This hateful motivation is exactly what these false teachers had. Instead of killing the believers physically, however, their tactic was a little differently. Their tactic was to deceive them and kill them spiritually, mess up their walk, their spiritual fellowship with Christ. Law kills the fellowship that you could have in Christ.
Paul stood out among his contemporaries. In verse 14 it says, “And I was advancing in Judaism beyond many of my contemporaries among my countrymen, being more extremely zealous for my ancestral traditions.” Paul says “I was advancing in Judaism.” The word “advancing” we have seen before, prokopto. It is the word that means to cut forward, to blaze a path, a pioneer who goes where no one else have ever dared to go. Paul had excelled his contemporaries in Judaism. As a matter of fact, if you have studied him much he was the star pupil of Gamaliel. Gamaliel was the greatest teacher of the law that ever lived in his day. And he was the star pupil; he was actually more religious than the religious.

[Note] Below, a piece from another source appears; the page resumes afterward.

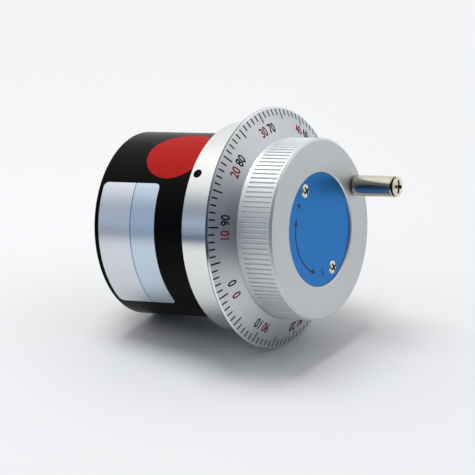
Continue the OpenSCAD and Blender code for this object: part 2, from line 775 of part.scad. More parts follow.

Have you ever known anybody like that? You say, what are you talking about? This doesn’t relate to me.” Oh, it doesn’t? I have known people that are so Southern Baptist they have to have it tattooed on their arm. I have known people that were Methodist and Presbyterian the same way, so you all just relax, okay, we’re going to get us all. I mean, I’m telling you the history of the church. They know the by-laws and the constitution. They know the letter of the law, but they have not got a clue about walking with God, and they push it to the extreme and drive it down your throat. This is what these people were like.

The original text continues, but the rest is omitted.